**Goal of the exercise:**
Reproduce the listing verbatim.

**Data block:**
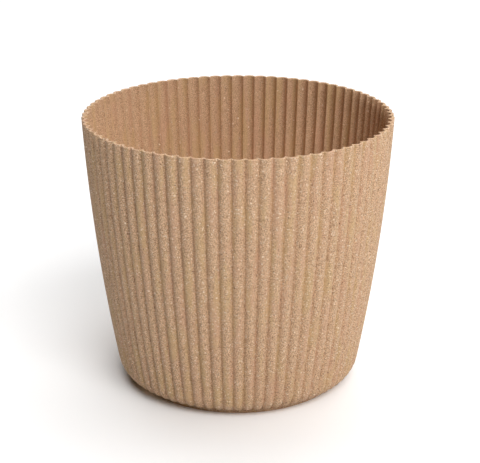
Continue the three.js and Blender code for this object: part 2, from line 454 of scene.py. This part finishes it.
def make_stopper(material):
    """The stopper: its section turned about the axis, and closed by a fan at each end of it."""
    section = plug_section() + head_section() + grip_section()
    turned = section[1:-1]
    angles = np.arange(STOPPER_SEGMENTS) / STOPPER_SEGMENTS * 2 * math.pi
    points = []
    for radius, z in turned:
        points += [(radius * math.cos(a), radius * math.sin(a), z) for a in angles]
    low_pole = len(points)
    points += [(0, 0, section[0][1]), (0, 0, section[-1][1])]
    faces = []
    for ring in range(len(turned) - 1):
        start = ring * STOPPER_SEGMENTS
        faces += [face[::-1] for face in join_rings(start, start + STOPPER_SEGMENTS, STOPPER_SEGMENTS)]
    last = (len(turned) - 1) * STOPPER_SEGMENTS
    for index in range(STOPPER_SEGMENTS):
        following = (index + 1) % STOPPER_SEGMENTS
        faces.append([low_pole, following, index])
        faces.append([low_pole + 1, last + index, last + following])
    piece = make_object("drain_stopper_rubber", points, faces, [material], [0] * len(faces))
    piece.data.set_sharp_from_angle(angle=STOPPER_SHARP_ANGLE)
    return piece


# Nodes that the materials are built from

TEXTURE_SCALE = 1000.0  # textures are laid out in millimetres


def srgb(red, green, blue):
    """A colour from 0-255 screen values, as the linear values that shaders take."""
    def one(value):
        share = value / 255
        return share / 12.92 if share <= 0.04045 else ((share + 0.055) / 1.055) ** 2.4
    return one(red), one(green), one(blue), 1.0


def new_material(name):
    """A material with an empty node tree, and that tree."""
    material = bpy.data.materials.new(name)
    material.use_nodes = True
    tree = material.node_tree
    tree.nodes.clear()
    return material, tree


def add_node(tree, kind, inputs=(), **settings):
    """A shader node with its settings. inputs are pairs: a socket's name or number, and its value or the
    socket that feeds it."""
    node = tree.nodes.new(kind)
    for key, value in settings.items():
        setattr(node, key, value)
    for key, value in inputs:
        if isinstance(value, bpy.types.NodeSocket):
            tree.links.new(value, node.inputs[key])
        else:
            node.inputs[key].default_value = value
    return node


def math_node(tree, operation, *values, clamp=False):
    """The result of a Math node on values or sockets."""
    node = add_node(tree, "ShaderNodeMath", enumerate(values), operation=operation, use_clamp=clamp)
    return node.outputs[0]


def vector_node(tree, operation, first, second):
    """The result of a Vector Math node on two vectors."""
    node = add_node(tree, "ShaderNodeVectorMath", [(0, first), (1, second)], operation=operation)
    return node.outputs[0]


def mix_colour(tree, factor, first, second):
    """From the first colour to the second. A Mix node's colours are its inputs 6 and 7 and its output 2."""
    inputs = [(0, factor), (6, first), (7, second)]
    return add_node(tree, "ShaderNodeMix", inputs, data_type="RGBA").outputs[2]


def ramp(tree, value, low, high):
    """0 where value is under low, 1 where it is over high, and smooth in between."""
    inputs = [("Value", value), ("From Min", low), ("From Max", high)]
    node = add_node(tree, "ShaderNodeMapRange", inputs, interpolation_type="SMOOTHSTEP")
    return node.outputs["Result"]


def spread(tree, value, low, high):
    """low where value is 0, high where it is 1, and in proportion in between."""
    inputs = [("Value", value), ("To Min", low), ("To Max", high)]
    return add_node(tree, "ShaderNodeMapRange", inputs).outputs["Result"]


def millimetres(tree, stretch=(1.0, 1.0, 1.0), shift=(0.0, 0.0, 0.0)):
    """The piece's own coordinates in millimetres, stretched and shifted."""
    place = add_node(tree, "ShaderNodeTexCoord").outputs["Object"]
    scale = tuple(TEXTURE_SCALE * share for share in stretch)
    inputs = [("Vector", place), ("Scale", scale), ("Location", shift)]
    return add_node(tree, "ShaderNodeMapping", inputs).outputs[0]


def noise(tree, place, size, detail=2.0, roughness=0.5):
    """Noise with features about size millimetres across."""
    inputs = [("Vector", place), ("Scale", 1 / size), ("Detail", detail), ("Roughness", roughness)]
    return add_node(tree, "ShaderNodeTexNoise", inputs)


def add_surface(tree, colour, roughness, specular, bump):
    """The shader that ends a material."""
    surface = add_node(tree, "ShaderNodeBsdfPrincipled", [
        ("Base Color", colour),
        ("Roughness", roughness),
        ("Specular IOR Level", specular),
        ("Normal", bump.outputs[0]),
    ])
    add_node(tree, "ShaderNodeOutputMaterial", [("Surface", surface.outputs[0])])


# The wood-filled plastic, with its sizes in millimetres

TAN_DEEP = srgb(160, 123, 90)
TAN_PALE = srgb(231, 193, 157)
TAN_PINK = srgb(203, 158, 128)
TAN_OLIVE = srgb(202, 169, 118)
FLAKE_PALE = srgb(255, 236, 208)
FLAKE_DARK = srgb(112, 76, 50)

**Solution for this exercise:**
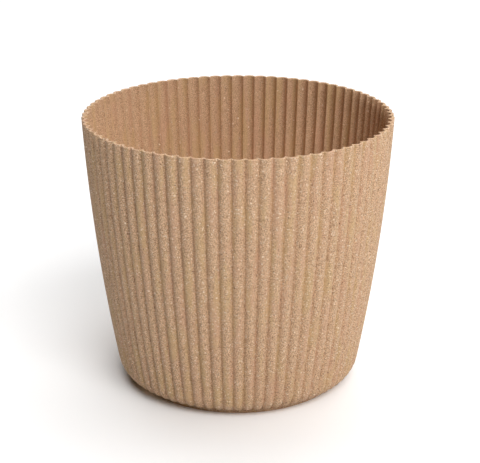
Continue the three.js and Blender code for this object: part 2, from line 454 of scene.py. This part finishes it.
def make_stopper(material):
    """The stopper: its section turned about the axis, and closed by a fan at each end of it."""
    section = plug_section() + head_section() + grip_section()
    turned = section[1:-1]
    angles = np.arange(STOPPER_SEGMENTS) / STOPPER_SEGMENTS * 2 * math.pi
    points = []
    for radius, z in turned:
        points += [(radius * math.cos(a), radius * math.sin(a), z) for a in angles]
    low_pole = len(points)
    points += [(0, 0, section[0][1]), (0, 0, section[-1][1])]
    faces = []
    for ring in range(len(turned) - 1):
        start = ring * STOPPER_SEGMENTS
        faces += [face[::-1] for face in join_rings(start, start + STOPPER_SEGMENTS, STOPPER_SEGMENTS)]
    last = (len(turned) - 1) * STOPPER_SEGMENTS
    for index in range(STOPPER_SEGMENTS):
        following = (index + 1) % STOPPER_SEGMENTS
        faces.append([low_pole, following, index])
        faces.append([low_pole + 1, last + index, last + following])
    piece = make_object("drain_stopper_rubber", points, faces, [material], [0] * len(faces))
    piece.data.set_sharp_from_angle(angle=STOPPER_SHARP_ANGLE)
    return piece


# Nodes that the materials are built from

TEXTURE_SCALE = 1000.0  # textures are laid out in millimetres


def srgb(red, green, blue):
    """A colour from 0-255 screen values, as the linear values that shaders take."""
    def one(value):
        share = value / 255
        return share / 12.92 if share <= 0.04045 else ((share + 0.055) / 1.055) ** 2.4
    return one(red), one(green), one(blue), 1.0


def new_material(name):
    """A material with an empty node tree, and that tree."""
    material = bpy.data.materials.new(name)
    material.use_nodes = True
    tree = material.node_tree
    tree.nodes.clear()
    return material, tree


def add_node(tree, kind, inputs=(), **settings):
    """A shader node with its settings. inputs are pairs: a socket's name or number, and its value or the
    socket that feeds it."""
    node = tree.nodes.new(kind)
    for key, value in settings.items():
        setattr(node, key, value)
    for key, value in inputs:
        if isinstance(value, bpy.types.NodeSocket):
            tree.links.new(value, node.inputs[key])
        else:
            node.inputs[key].default_value = value
    return node


def math_node(tree, operation, *values, clamp=False):
    """The result of a Math node on values or sockets."""
    node = add_node(tree, "ShaderNodeMath", enumerate(values), operation=operation, use_clamp=clamp)
    return node.outputs[0]


def vector_node(tree, operation, first, second):
    """The result of a Vector Math node on two vectors."""
    node = add_node(tree, "ShaderNodeVectorMath", [(0, first), (1, second)], operation=operation)
    return node.outputs[0]


def mix_colour(tree, factor, first, second):
    """From the first colour to the second. A Mix node's colours are its inputs 6 and 7 and its output 2."""
    inputs = [(0, factor), (6, first), (7, second)]
    return add_node(tree, "ShaderNodeMix", inputs, data_type="RGBA").outputs[2]


def ramp(tree, value, low, high):
    """0 where value is under low, 1 where it is over high, and smooth in between."""
    inputs = [("Value", value), ("From Min", low), ("From Max", high)]
    node = add_node(tree, "ShaderNodeMapRange", inputs, interpolation_type="SMOOTHSTEP")
    return node.outputs["Result"]


def spread(tree, value, low, high):
    """low where value is 0, high where it is 1, and in proportion in between."""
    inputs = [("Value", value), ("To Min", low), ("To Max", high)]
    return add_node(tree, "ShaderNodeMapRange", inputs).outputs["Result"]


def millimetres(tree, stretch=(1.0, 1.0, 1.0), shift=(0.0, 0.0, 0.0)):
    """The piece's own coordinates in millimetres, stretched and shifted."""
    place = add_node(tree, "ShaderNodeTexCoord").outputs["Object"]
    scale = tuple(TEXTURE_SCALE * share for share in stretch)
    inputs = [("Vector", place), ("Scale", scale), ("Location", shift)]
    return add_node(tree, "ShaderNodeMapping", inputs).outputs[0]


def noise(tree, place, size, detail=2.0, roughness=0.5):
    """Noise with features about size millimetres across."""
    inputs = [("Vector", place), ("Scale", 1 / size), ("Detail", detail), ("Roughness", roughness)]
    return add_node(tree, "ShaderNodeTexNoise", inputs)


def add_surface(tree, colour, roughness, specular, bump):
    """The shader that ends a material."""
    surface = add_node(tree, "ShaderNodeBsdfPrincipled", [
        ("Base Color", colour),
        ("Roughness", roughness),
        ("Specular IOR Level", specular),
        ("Normal", bump.outputs[0]),
    ])
    add_node(tree, "ShaderNodeOutputMaterial", [("Surface", surface.outputs[0])])


# The wood-filled plastic, with its sizes in millimetres

TAN_DEEP = srgb(160, 123, 90)
TAN_PALE = srgb(231, 193, 157)
TAN_PINK = srgb(203, 158, 128)
TAN_OLIVE = srgb(202, 169, 118)
FLAKE_PALE = srgb(255, 236, 208)
FLAKE_DARK = srgb(112, 76, 50)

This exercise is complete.